begin
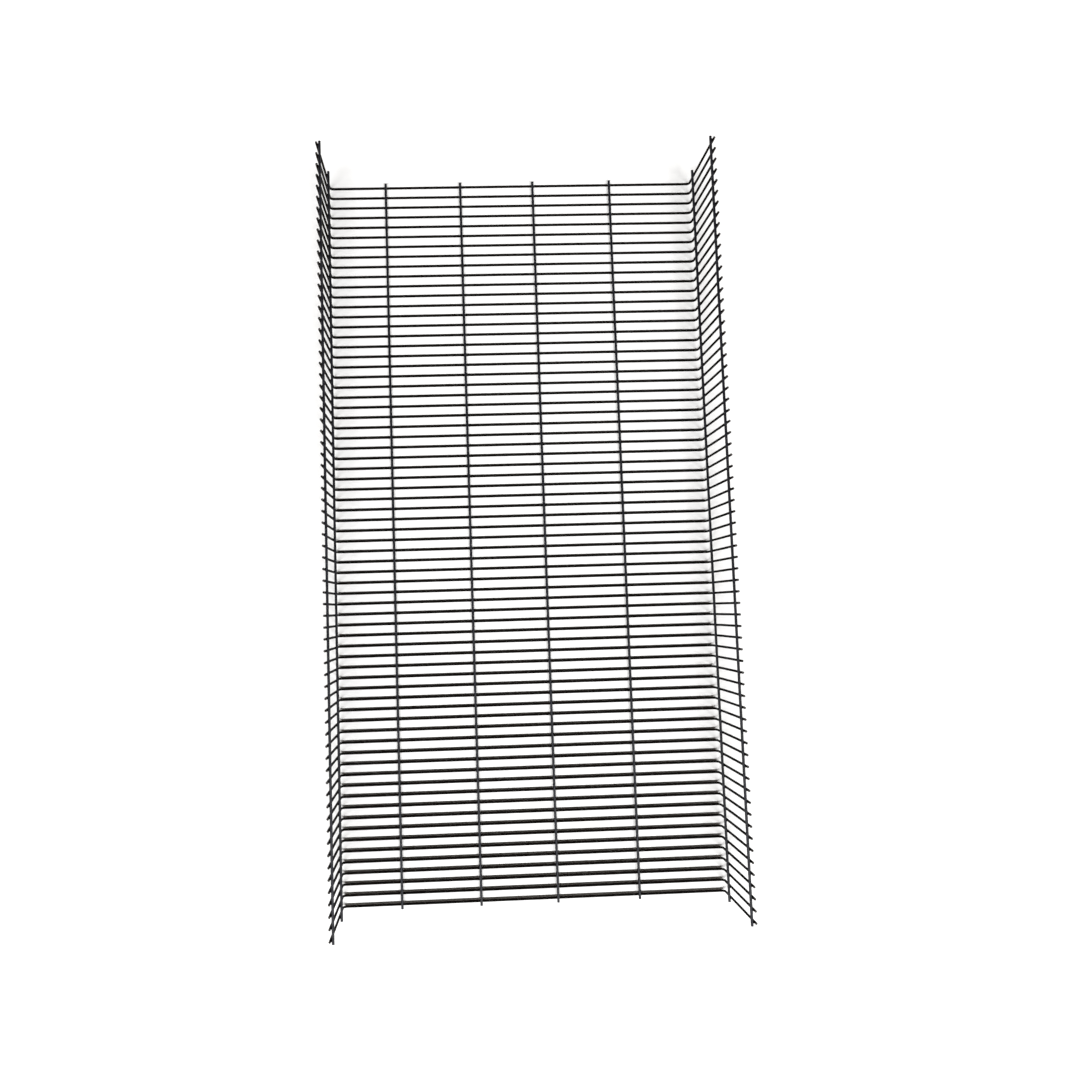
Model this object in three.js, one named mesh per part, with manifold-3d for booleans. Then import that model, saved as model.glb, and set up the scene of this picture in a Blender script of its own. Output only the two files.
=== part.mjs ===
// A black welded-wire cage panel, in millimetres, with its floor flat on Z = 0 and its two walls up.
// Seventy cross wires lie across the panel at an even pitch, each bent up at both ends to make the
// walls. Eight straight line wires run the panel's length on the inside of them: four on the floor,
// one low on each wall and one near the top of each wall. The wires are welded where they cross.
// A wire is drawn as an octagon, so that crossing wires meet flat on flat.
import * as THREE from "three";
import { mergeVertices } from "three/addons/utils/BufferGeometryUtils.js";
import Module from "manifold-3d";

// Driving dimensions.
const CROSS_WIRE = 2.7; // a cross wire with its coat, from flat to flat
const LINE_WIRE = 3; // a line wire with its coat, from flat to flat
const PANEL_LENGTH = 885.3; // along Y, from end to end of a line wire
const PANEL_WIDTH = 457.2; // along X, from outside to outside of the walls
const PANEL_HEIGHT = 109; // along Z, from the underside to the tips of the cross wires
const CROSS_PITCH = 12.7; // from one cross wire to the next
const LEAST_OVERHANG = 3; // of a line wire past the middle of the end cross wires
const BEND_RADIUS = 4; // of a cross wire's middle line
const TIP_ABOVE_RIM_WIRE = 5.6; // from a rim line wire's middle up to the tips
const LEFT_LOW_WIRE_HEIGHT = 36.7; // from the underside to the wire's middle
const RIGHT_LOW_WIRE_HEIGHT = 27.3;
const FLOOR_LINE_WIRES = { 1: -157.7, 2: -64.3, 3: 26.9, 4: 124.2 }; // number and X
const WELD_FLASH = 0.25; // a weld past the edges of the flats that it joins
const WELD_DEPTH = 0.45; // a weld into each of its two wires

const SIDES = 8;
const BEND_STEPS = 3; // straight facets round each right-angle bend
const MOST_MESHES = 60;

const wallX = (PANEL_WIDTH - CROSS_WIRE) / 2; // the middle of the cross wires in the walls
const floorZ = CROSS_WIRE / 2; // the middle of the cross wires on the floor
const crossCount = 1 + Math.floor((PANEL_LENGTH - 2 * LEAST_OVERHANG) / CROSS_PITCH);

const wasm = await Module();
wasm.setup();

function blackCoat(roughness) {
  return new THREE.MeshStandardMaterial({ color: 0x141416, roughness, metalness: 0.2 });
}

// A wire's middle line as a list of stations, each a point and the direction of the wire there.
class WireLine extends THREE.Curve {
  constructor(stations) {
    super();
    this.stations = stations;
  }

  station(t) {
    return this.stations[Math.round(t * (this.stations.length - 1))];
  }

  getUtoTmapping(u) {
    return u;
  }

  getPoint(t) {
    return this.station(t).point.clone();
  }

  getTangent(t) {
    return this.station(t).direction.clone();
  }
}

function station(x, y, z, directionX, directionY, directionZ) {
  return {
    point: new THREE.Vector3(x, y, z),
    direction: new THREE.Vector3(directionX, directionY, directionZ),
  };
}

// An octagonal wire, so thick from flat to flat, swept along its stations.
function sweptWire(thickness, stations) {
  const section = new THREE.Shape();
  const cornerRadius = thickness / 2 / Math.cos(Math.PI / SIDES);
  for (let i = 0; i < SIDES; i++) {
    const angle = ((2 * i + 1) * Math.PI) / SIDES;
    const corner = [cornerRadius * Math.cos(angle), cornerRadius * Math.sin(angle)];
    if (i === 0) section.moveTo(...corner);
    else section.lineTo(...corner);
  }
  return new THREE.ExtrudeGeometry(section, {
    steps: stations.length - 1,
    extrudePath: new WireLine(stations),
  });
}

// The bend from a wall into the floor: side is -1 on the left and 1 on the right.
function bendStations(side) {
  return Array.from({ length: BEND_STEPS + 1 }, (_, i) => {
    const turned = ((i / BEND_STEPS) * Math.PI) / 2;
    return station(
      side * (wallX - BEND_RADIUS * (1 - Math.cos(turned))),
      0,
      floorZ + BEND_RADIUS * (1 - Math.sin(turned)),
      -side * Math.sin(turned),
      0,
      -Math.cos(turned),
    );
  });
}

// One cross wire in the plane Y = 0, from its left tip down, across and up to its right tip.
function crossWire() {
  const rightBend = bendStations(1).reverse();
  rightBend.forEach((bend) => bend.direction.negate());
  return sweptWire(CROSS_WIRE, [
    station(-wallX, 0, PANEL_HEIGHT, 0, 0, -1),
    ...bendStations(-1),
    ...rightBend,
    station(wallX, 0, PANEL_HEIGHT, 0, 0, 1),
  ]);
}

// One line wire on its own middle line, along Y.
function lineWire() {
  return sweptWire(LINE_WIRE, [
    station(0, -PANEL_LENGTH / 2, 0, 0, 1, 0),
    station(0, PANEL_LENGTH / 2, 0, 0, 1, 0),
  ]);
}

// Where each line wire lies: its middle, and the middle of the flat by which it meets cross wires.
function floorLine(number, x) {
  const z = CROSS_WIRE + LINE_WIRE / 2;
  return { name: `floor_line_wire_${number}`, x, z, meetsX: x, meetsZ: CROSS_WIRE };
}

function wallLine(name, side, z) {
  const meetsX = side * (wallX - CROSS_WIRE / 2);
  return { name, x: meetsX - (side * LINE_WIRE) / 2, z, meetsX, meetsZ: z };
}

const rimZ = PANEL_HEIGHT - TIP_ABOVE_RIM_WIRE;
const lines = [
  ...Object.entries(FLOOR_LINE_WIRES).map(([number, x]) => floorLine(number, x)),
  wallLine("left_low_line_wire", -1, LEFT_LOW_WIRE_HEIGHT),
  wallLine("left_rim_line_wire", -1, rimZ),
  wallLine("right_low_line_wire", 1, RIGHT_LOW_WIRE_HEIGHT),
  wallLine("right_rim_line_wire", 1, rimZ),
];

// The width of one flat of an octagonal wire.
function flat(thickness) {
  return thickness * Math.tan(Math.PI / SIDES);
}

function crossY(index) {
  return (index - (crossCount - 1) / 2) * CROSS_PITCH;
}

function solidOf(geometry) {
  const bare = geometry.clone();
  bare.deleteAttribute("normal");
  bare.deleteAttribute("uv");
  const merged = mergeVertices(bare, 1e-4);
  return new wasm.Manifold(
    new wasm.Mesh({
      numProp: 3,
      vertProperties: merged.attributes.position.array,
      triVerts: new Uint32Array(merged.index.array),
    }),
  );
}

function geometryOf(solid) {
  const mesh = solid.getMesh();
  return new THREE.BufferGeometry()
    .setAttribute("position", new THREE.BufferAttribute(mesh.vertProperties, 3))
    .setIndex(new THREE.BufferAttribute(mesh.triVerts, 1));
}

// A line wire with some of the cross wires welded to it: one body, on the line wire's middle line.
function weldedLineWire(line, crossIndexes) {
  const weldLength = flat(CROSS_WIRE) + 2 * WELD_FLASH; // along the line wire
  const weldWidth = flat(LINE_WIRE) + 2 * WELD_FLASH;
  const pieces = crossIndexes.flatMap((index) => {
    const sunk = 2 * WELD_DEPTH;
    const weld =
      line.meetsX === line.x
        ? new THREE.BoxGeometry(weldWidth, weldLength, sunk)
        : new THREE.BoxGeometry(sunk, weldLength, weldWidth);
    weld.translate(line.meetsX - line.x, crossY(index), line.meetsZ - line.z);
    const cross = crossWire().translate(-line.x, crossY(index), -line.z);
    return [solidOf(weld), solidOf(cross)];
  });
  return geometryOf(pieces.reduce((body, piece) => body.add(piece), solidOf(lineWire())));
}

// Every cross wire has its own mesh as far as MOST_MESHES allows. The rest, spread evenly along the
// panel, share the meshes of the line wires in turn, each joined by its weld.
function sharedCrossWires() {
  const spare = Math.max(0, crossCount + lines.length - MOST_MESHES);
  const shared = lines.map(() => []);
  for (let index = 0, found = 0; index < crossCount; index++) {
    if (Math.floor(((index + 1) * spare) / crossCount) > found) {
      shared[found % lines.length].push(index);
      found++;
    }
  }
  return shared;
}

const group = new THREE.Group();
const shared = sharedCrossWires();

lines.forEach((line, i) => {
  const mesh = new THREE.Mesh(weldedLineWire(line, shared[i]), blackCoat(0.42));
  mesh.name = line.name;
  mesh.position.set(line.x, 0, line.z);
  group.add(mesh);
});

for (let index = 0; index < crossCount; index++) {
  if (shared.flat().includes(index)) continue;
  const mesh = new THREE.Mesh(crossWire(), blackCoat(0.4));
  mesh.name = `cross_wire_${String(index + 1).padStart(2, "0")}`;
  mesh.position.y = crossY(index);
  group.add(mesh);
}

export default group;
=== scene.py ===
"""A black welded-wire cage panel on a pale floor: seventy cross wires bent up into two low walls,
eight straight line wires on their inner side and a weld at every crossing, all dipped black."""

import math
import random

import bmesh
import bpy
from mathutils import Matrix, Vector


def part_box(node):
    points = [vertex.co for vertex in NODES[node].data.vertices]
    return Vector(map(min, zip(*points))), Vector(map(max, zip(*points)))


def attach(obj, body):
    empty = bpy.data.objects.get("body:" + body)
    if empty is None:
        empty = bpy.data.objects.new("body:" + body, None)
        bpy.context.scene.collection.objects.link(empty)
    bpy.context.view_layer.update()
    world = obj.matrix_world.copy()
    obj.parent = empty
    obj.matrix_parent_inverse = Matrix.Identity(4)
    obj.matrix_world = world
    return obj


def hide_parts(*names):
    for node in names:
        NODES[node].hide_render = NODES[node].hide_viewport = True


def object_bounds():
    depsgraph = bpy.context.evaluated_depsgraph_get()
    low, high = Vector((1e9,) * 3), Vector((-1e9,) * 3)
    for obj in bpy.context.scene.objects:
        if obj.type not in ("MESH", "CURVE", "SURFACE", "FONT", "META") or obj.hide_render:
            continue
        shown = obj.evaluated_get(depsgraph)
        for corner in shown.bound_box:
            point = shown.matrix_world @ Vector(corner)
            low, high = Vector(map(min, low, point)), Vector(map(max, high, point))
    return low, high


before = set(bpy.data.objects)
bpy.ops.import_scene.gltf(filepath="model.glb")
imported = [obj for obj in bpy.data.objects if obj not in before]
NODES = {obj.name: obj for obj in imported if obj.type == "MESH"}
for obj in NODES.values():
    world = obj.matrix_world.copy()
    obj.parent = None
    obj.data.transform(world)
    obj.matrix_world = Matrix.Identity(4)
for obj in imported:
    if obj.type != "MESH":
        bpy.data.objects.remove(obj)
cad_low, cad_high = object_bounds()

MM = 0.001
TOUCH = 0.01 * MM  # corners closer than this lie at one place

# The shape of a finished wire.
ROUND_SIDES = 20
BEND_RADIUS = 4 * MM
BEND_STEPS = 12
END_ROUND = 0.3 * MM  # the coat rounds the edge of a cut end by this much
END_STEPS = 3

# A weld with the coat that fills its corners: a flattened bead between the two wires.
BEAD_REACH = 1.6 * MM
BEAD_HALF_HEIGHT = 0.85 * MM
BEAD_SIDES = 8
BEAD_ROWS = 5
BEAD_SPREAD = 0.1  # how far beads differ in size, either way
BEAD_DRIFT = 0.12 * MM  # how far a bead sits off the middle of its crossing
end
* WHAT IS ASKED
Repeat the span of lines that opens with the line holding "for (let index = 0;" and closes with the line holding "points = [vertex.co", exactly as it stands.

* TASK ANSWER
for (let index = 0; index < crossCount; index++) {
  if (shared.flat().includes(index)) continue;
  const mesh = new THREE.Mesh(crossWire(), blackCoat(0.4));
  mesh.name = `cross_wire_${String(index + 1).padStart(2, "0")}`;
  mesh.position.y = crossY(index);
  group.add(mesh);
}

export default group;
=== scene.py ===
"""A black welded-wire cage panel on a pale floor: seventy cross wires bent up into two low walls,
eight straight line wires on their inner side and a weld at every crossing, all dipped black."""

import math
import random

import bmesh
import bpy
from mathutils import Matrix, Vector


def part_box(node):
    points = [vertex.co for vertex in NODES[node].data.vertices]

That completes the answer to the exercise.